→ **Exercise description**
Among the entries below, find the lines with "that" and copy them.

→ **Rows from an object dataset**
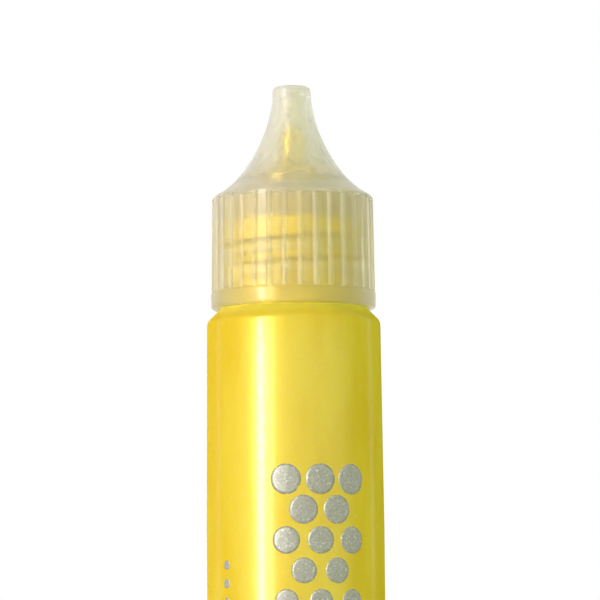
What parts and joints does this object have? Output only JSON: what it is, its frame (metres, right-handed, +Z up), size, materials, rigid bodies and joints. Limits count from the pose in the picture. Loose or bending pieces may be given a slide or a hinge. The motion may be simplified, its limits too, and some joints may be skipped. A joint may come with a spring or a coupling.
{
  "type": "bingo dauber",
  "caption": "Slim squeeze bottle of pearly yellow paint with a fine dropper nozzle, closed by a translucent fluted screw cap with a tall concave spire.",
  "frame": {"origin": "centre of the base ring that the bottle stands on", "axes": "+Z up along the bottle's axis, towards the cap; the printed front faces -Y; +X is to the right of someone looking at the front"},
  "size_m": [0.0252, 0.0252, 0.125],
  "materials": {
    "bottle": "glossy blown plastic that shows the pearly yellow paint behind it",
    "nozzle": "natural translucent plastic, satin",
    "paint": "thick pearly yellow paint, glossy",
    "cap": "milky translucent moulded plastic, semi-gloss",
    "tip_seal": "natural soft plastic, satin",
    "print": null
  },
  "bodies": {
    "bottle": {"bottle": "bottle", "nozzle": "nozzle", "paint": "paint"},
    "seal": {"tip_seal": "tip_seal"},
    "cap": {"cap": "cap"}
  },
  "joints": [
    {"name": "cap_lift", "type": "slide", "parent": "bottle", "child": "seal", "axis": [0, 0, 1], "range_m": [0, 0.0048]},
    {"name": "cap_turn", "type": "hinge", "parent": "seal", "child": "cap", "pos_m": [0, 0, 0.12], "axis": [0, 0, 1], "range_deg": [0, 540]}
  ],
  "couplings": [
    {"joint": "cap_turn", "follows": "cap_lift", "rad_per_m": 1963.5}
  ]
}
==
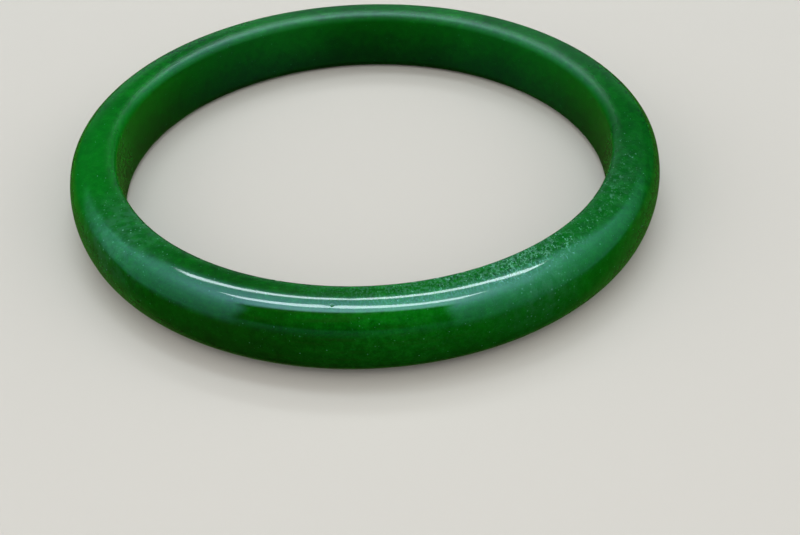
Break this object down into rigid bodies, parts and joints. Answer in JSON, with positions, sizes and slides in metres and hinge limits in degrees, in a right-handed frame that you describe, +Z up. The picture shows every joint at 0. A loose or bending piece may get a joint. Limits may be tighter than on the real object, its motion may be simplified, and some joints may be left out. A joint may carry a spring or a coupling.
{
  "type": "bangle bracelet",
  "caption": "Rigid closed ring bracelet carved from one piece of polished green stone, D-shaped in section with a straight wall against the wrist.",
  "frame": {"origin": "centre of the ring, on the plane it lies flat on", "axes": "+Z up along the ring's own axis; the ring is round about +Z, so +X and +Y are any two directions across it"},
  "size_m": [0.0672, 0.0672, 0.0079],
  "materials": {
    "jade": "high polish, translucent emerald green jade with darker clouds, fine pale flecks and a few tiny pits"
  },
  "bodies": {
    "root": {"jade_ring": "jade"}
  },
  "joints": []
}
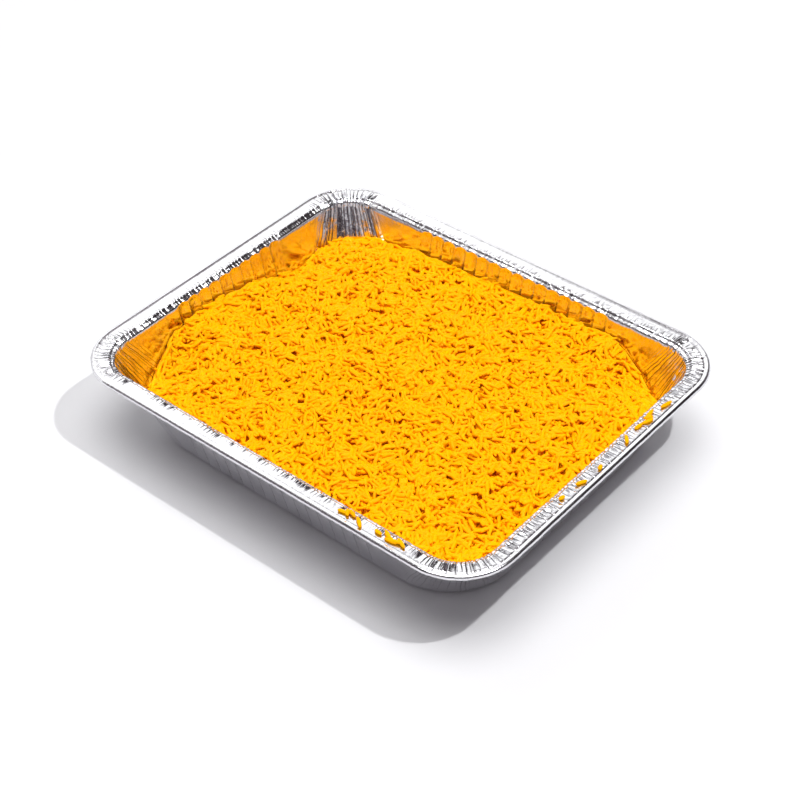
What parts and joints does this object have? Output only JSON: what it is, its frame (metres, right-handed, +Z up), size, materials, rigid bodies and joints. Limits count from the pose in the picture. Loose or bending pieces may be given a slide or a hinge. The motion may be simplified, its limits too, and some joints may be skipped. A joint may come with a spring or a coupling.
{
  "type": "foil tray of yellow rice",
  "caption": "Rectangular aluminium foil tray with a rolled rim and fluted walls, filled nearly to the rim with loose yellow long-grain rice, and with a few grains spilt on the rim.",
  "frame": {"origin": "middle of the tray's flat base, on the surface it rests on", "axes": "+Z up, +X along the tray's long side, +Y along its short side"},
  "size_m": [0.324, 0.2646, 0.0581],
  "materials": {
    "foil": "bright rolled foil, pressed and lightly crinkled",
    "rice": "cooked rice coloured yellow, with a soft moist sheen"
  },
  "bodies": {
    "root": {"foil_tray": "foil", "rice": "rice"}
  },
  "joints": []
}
==
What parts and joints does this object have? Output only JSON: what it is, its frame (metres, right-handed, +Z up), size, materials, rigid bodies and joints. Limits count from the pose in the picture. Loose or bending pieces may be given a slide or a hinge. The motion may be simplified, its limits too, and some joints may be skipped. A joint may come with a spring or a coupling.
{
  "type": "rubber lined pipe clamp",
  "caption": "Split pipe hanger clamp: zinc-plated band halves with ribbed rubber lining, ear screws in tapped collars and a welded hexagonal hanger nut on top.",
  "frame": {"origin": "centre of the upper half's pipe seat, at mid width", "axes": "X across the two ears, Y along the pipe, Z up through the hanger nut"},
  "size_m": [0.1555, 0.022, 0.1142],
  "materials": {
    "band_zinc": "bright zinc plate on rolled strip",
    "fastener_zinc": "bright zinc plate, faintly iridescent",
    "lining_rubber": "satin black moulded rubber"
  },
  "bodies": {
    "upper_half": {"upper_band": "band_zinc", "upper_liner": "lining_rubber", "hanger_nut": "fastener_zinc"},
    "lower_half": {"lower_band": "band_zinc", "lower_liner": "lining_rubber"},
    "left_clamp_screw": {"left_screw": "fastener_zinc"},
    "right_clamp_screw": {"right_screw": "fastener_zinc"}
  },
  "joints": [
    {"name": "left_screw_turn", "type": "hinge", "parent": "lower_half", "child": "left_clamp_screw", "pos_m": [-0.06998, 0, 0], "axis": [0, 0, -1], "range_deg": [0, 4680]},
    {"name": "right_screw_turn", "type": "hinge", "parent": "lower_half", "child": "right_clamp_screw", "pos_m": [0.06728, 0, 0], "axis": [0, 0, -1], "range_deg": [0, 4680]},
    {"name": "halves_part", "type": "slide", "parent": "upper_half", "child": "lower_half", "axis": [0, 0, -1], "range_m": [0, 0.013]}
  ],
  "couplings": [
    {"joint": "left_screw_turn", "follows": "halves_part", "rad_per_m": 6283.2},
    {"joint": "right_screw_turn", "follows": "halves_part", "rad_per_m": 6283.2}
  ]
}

→ **The result**
  "frame": {"origin": "centre of the base ring that the bottle stands on", "axes": "+Z up along the bottle's axis, towards the cap; the printed front faces -Y; +X is to the right of someone looking at the front"},
    "bottle": "glossy blown plastic that shows the pearly yellow paint behind it",
Break this object down into rigid bodies, parts and joints. Answer in JSON, with positions, sizes and slides in metres and hinge limits in degrees, in a right-handed frame that you describe, +Z up. The picture shows every joint at 0. A loose or bending piece may get a joint. Limits may be tighter than on the real object, its motion may be simplified, and some joints may be left out. A joint may carry a spring or a coupling.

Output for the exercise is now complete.